In this study, we quantified the effects of the range and transmural gradient of the helix angle, on clinical electrocardiographic and mechanical biomarkers using simulations with a multiscale model of the human biventricular electromechanical function. We found that both electrocardiographic and mechanical biomarkers are influenced by these two helix angle properties, through regulating the proportion of circumferentially-orientated fibres. With an increase in this proportion, the circumferential contraction and twist increase while longitudinal shortening and T-wave amplitude decrease.

The comparison between Cases 1–4 shows that the largest LVEF is achieved in Case 3. This is attributed to the intermediate helix angle range. The lower range leads to an increase in the proportion of circumferentially orientated fibres, see Table 1. Case 1 with the lowest range has the most circumferentially-orientated fibres than other cases, leading to the circumferentially-dominated contraction. While Case 4 with the largest range has the most longitudinally-orientated fibres compared to other cases, leading to the longitudinally-dominated contraction. Case 3 with the intermediate helix angle range could have the optimal composition of circumferential and longitudinal contraction and consequently have the largest LVEF.

The nonlinearity in the transmural variation of the helix angle leads to a slight increase in LVEF of 2%, and also in twist angle (Case 5 versus Case 4 in Fig. 5). This can be explained by the increase in the proportion of circumferentially-orientated fibres as a result of this nonlinearity, see. The positive correlation between the proportion of circumferentially-orientated fibres and twist angle is consistent with analyses of results for Cases 1–4, and further prove that a large proportion of circumferentially orientated fibres plays an important role in ventricular twist. In Fig. 5(e), the twist angle at end of contraction, t = 0.35 s, increased by 41% in Case 5 to that in Case 4. The increase in circumferential strain rate and decrease in longitudinal strain rate is also attributed to the increase in the proportion of circumferentially orientated fibres in Case 5.

The results in Fig. 6 showed that the amplitude of T-wave increased with increasing the range of helix angle in Cases 1–4. This was due to a decrease in the proportion of circumferentially-orientated fibres. This correlation is also observed when comparing the ECG of Case 5 to Case 4 in Fig. 6: the amplitude of T-wave was lower in Case 5 than in Case 4. For Case 5, the proportion of circumferentially orientated fibres is larger than for Case 4, see the fifth column of Table 1.

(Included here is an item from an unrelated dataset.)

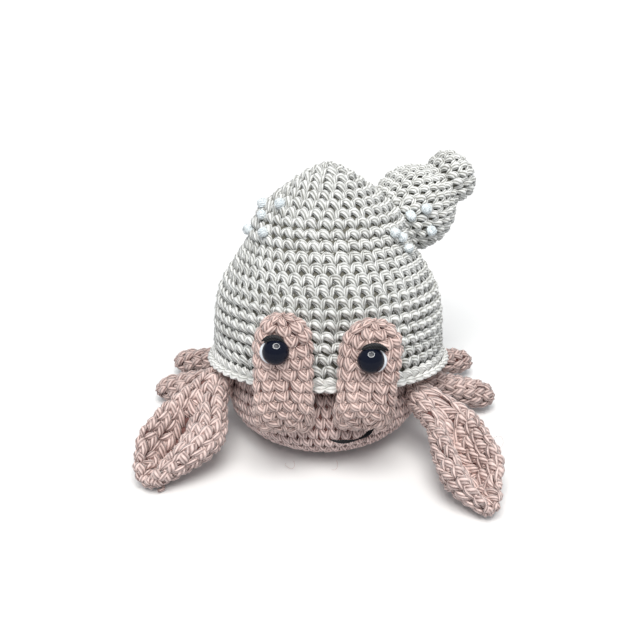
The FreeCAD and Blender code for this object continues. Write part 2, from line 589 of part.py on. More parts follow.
def make_eye(side):
    """The domed eye with its shank, its locking washer, the felt disc behind it and the lash line."""
    place = eye_place(side)
    seat = raised(place, size("seam_gap") + size("felt_thickness") + size("seam_gap"))
    body = doc.addObject("PartDesign::Body", f"eye_{side}_body")
    sketch = new_sketch(body, f"eye_{side}_section", "XZ_Plane")
    shank = "-(sizes.cloth + 2 * sizes.seam_gap + sizes.felt_thickness + 1.5 * sizes.washer_thickness)"
    length = size("cloth") + 2 * size("washer_thickness")
    slim, wide, tall = size("shank_radius"), size("eye_radius"), size("eye_height")
    corners = [(0, -length), (slim, -length), (slim, 0), (wide, 0), (0, tall)]
    for start, stop in ((0, 1), (1, 2), (2, 3)):
        sketch.addGeometry(Part.LineSegment(Vector(*corners[start], 0), Vector(*corners[stop], 0)))
    bulge = (wide * wide + tall * tall) / (2 * tall)
    low_angle = math.asin((bulge - tall) / bulge)
    ball = Part.Circle(Vector(0, tall - bulge, 0), Vector(0, 0, 1), bulge)
    sketch.addGeometry(Part.ArcOfCircle(ball, low_angle, math.pi / 2))
    sketch.addGeometry(Part.LineSegment(Vector(*corners[4], 0), Vector(*corners[0], 0)))
    for first, second, end in ((0, 1, 1), (1, 2, 1), (2, 3, 1), (4, 0, 1)):
        sketch.addConstraint(Sketcher.Constraint("Coincident", first, 2, second, end))
    sketch.addConstraint(Sketcher.Constraint("Coincident", 3, 2, 4, 1))
    fix_point(sketch, 0, 1, "0", shank)
    fix_point(sketch, 1, 1, "sizes.shank_radius", shank)
    fix_point(sketch, 2, 1, "sizes.shank_radius", "0")
    fix_point(sketch, 3, 1, "sizes.eye_radius", "0")
    fix_point(sketch, 4, 1, "0", "sizes.eye_height")
    sketch.addConstraint(Sketcher.Constraint("PointOnObject", 3, 3, -2))
    turn = body.newObject("PartDesign::Revolution", f"eye_{side}_turn")
    turn.Profile = sketch
    turn.ReferenceAxis = (sketch, ["V_Axis"])
    turn.Angle = 360
    body.Placement = seat
    piece(f"eye_{side}", body)

    back = raised(place, -size("cloth") - size("seam_gap") - size("washer_thickness"))
    hole = "sizes.shank_radius + sizes.shank_gap"
    washer = disc(f"washer_{side}", "sizes.washer_thickness", "sizes.washer_radius", hole, back)
    piece(f"eye_washer_{side}", washer)
    outward = "-sizes.felt_shift" if side == "left" else "sizes.felt_shift"
    front = raised(place, size("seam_gap"))
    felt = disc(f"felt_{side}", "sizes.felt_thickness", "sizes.felt_radius", hole, front, outward)
    piece(f"eye_white_{side}", felt)

    lid = doc.addObject("Part::Torus", f"lid_{side}")
    lid.setExpression("Radius1", "sizes.lid_radius")
    lid.setExpression("Radius2", "sizes.lid_thread")
    first, last = LID_ANGLES[side]
    lid.Angle3 = last - first
    level = 2 * size("seam_gap") + size("felt_thickness") + size("lid_thread")
    turned = Placement(Vector(0, 0, level), Rotation(Vector(0, 0, 1), first))
    lid.Placement = place.multiply(turned)
    piece(f"eyelid_{side}", lid)


def limb_hinge(azimuth, level, root):
    """The middle of a limb's rounded root, which just clears the body."""
    spin = math.radians(azimuth)
    away = body_radius_at(level) + size("joint_gap") * 2 + root
    return Vector(away * math.cos(spin) - size("body_left"), away * math.sin(spin) + size("body_back"), level)


def grooved_oval(wide, deep, groove, spread, level):
    """A claw's section: a flat oval with a groove along its upper side, opened by the spread."""
    def at(across, up):
        return Vector(wide * across, up, level)
    lobe, valley = deep, deep - groove
    half = math.sqrt(0.5)
    lobe_share, lip_share = CLAW_LOBE_SHARE + spread * half, CLAW_LIP_SHARE + spread
    right = at(1, 0)
    left = at(-1, 0)
    runs = [
        (right, at(CLAW_SHOULDER_SHARE, deep * half), at(lobe_share, lobe)),
        (at(lobe_share, lobe), at(lip_share, lobe - groove * half), at(0, valley)),
        (at(0, valley), at(-lip_share, lobe - groove * half), at(-lobe_share, lobe)),
        (at(-lobe_share, lobe), at(-CLAW_SHOULDER_SHARE, deep * half), left),
        (left, at(-half, -deep * half), at(0, -deep)),
        (at(0, -deep), at(half, -deep * half), right),
    ]
    return Part.Wire([Part.Arc(*run).toShape() for run in runs])


def claw_loft(side, inset):
    """A claw's grooved pouch along its own Z axis, with the hinge at zero, drawn in by the inset."""
    length = size("claw_root") + size(f"claw_{side}_reach") + size("claw_tip")
    wires = []
    for along, width_share, depth_share, groove_share in CLAW_SHARES:
        level = inset + (length - 2 * inset) * along - size("claw_root")
        wide = (size("claw_width") / 2 - inset) * width_share
        deep = (size("claw_depth") / 2 - inset) * depth_share
        groove = size("claw_depth") * depth_share * groove_share
        spread = CLAW_SPREAD_SHARE * inset / size("claw_width")
        wires.append(grooved_oval(wide, deep, groove, spread, level))
    return Part.makeLoft(wires, True, False)


def make_claw(side):
    """A claw's cover and its stuffing."""
    azimuth, heading, droop = CLAW_ANGLES[side]
    place = aimed(limb_hinge(azimuth, size("claw_level"), size("claw_root")), heading, droop)
    outside = shaped(f"claw_{side}_outside", claw_loft(side, 0))
    inside = shaped(f"claw_{side}_inside", claw_loft(side, size("cloth")))
    for form in (outside, inside):
        form.Placement = place
    piece(f"claw_cover_{side}", cut(f"claw_{side}", outside, inside))
    fill = shaped(f"claw_{side}_fill", claw_loft(side, size("cloth") + size("stuffing_gap")))
    fill.Placement = place
    piece(f"claw_stuffing_{side}", fill)


def make_leg(corner):
    """A leg's cover and its stuffing."""
    azimuth, heading, droop = LEG_ANGLES[corner]
    hinge = aimed(limb_hinge(azimuth, size("leg_level"), size("leg_root")), heading, droop)
    place = raised(hinge, -size("leg_root"))
    length = f"(sizes.leg_root + sizes.leg_{corner}_reach + sizes.leg_tip)"
    radius = "sizes.leg_stout_radius" if corner in STOUT_LEGS else "sizes.leg_slim_radius"
    outside = round_form(f"leg_{corner}_outside", LEG_SHARES, length, radius, "0", place)
    inside = round_form(f"leg_{corner}_inside", LEG_SHARES, length, radius, "sizes.cloth", place)
    piece(f"leg_cover_{corner}", cut(f"leg_{corner}", outside, inside))
    gap = "(sizes.cloth + sizes.stuffing_gap)"
    piece(f"leg_stuffing_{corner}", round_form(f"leg_{corner}_fill", LEG_SHARES, length, radius, gap, place))


make_body()
make_mouth()
make_shell()
make_spire()
make_knots()
for side in ("left", "right"):
    make_stalk(side)
    make_eye(side)
    make_claw(side)
for corner in LEG_ANGLES:
    make_leg(corner)
doc.recompute()

# Every object has to be sound before anything is written
for item in doc.Objects:
    if "Invalid" in item.State or "Error" in item.State:
        raise RuntimeError(f"{item.Name} failed: {item.State}")
os.makedirs("parts", exist_ok=True)
for item in pieces:
    shape = item.Shape
    if shape.isNull() or not shape.isValid() or not shape.Solids:
        raise RuntimeError(f"{item.Label} has no sound solid")
for item in pieces:
    item.Shape.exportStep(f"parts/{item.Label}.step")
    print(f"{item.Label}: {len(item.Shape.Solids)} solid, {item.Shape.Volume:.1f} mm3")
print("shell axis", SHELL_TURN.multVec(Vector(0, 0, 1)))
for side in ("left", "right"):
    print("stalk hinge", side, stalk_hinge(side))
    print("eye place", side, eye_place(side))
    azimuth, heading, droop = CLAW_ANGLES[side]
    print("claw hinge", side, limb_hinge(azimuth, size("claw_level"), size("claw_root")))
for corner, (azimuth, heading, droop) in LEG_ANGLES.items():
    print("leg hinge", corner, limb_hinge(azimuth, size("leg_level"), size("leg_root")))
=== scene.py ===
import json
import math

import bpy
import numpy as np
from mathutils import Matrix, Vector
from mathutils.bvhtree import BVHTree


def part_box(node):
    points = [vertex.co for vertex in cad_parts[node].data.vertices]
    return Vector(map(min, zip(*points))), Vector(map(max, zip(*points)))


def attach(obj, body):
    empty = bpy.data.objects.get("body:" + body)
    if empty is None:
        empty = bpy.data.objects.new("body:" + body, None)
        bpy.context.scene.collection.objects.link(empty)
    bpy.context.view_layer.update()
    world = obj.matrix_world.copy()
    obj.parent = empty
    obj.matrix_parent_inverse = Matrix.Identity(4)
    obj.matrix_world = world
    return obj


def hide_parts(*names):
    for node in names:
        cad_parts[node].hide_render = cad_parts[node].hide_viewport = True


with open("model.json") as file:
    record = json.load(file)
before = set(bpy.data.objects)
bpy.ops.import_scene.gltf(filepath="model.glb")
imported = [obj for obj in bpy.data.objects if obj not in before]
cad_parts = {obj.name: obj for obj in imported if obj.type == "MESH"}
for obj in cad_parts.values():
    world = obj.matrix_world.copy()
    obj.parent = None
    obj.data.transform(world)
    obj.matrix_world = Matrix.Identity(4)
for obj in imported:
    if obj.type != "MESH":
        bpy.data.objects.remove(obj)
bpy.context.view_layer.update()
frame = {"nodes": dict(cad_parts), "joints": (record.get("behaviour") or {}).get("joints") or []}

# Camera
# A phone held above the table: 29 degrees over the floor, straight in front of the crab, about
# 43 cm from it, with the crab a little below the middle of the frame.
aim = Vector((-0.0024, 0.0, 0.0415))
height_angle = math.radians(29)
camera_data = bpy.data.cameras.new("camera")
camera_data.sensor_width = 36
camera_data.lens = 70.9
camera = bpy.data.objects.new("camera", camera_data)
bpy.context.scene.collection.objects.link(camera)
away = Vector((0, -math.cos(height_angle), math.sin(height_angle)))
camera.location = aim + away * 0.429
camera.rotation_euler = (math.pi / 2 - height_angle, 0, 0)
bpy.context.scene.camera = camera
bpy.context.scene.view_settings.view_transform = "Standard"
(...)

The negative correlation between the proportion of circumferentially-orientated fibres and T-wave amplitude can be explained by the modulation of the distance between deformed ventricles and torso. As seen in the equation for computing the ECG potential or wave amplitude in (1) of [20], a shorter distance between the ventricles and torso will result in a larger amplitude. From Fig. 4(d), Case 4 had the least circumferential contraction or the largest diameters of ventricular cavities, leading to a shorter distance between ventricles and torso, and thus to the location of the ECG leads. Therefore, Case 4 has larger T-wave amplitude than in other cases.

5 Conclusion

A simulation study was conducted using a computational human biventricular model to quantify the effects of the range and transmural gradient of the helix angle on clinical electrocardiographic and mechanical biomarkers, using five models of the helix angle based on in vivo DTMRI data of the human heart. We found that both electrocardiographic and mechanical biomarkers are influenced by these two factors, through regulating the proportion of circumferentially-orientated fibres. With an increase in this proportion, the T-wave amplitude slightly decreases, circumferential contraction and twist increase while longitudinal shortening decreases. Thus, an optimal balance between circumferentially and longitudinally oriented fibres is crucial for the effective contraction of the heart. These findings have implications for modelling and simulation studies, and also for potential DTMRI data interpretation and to guide advancements in image acquisition and analysis to characterise human ventricular fibre architecture.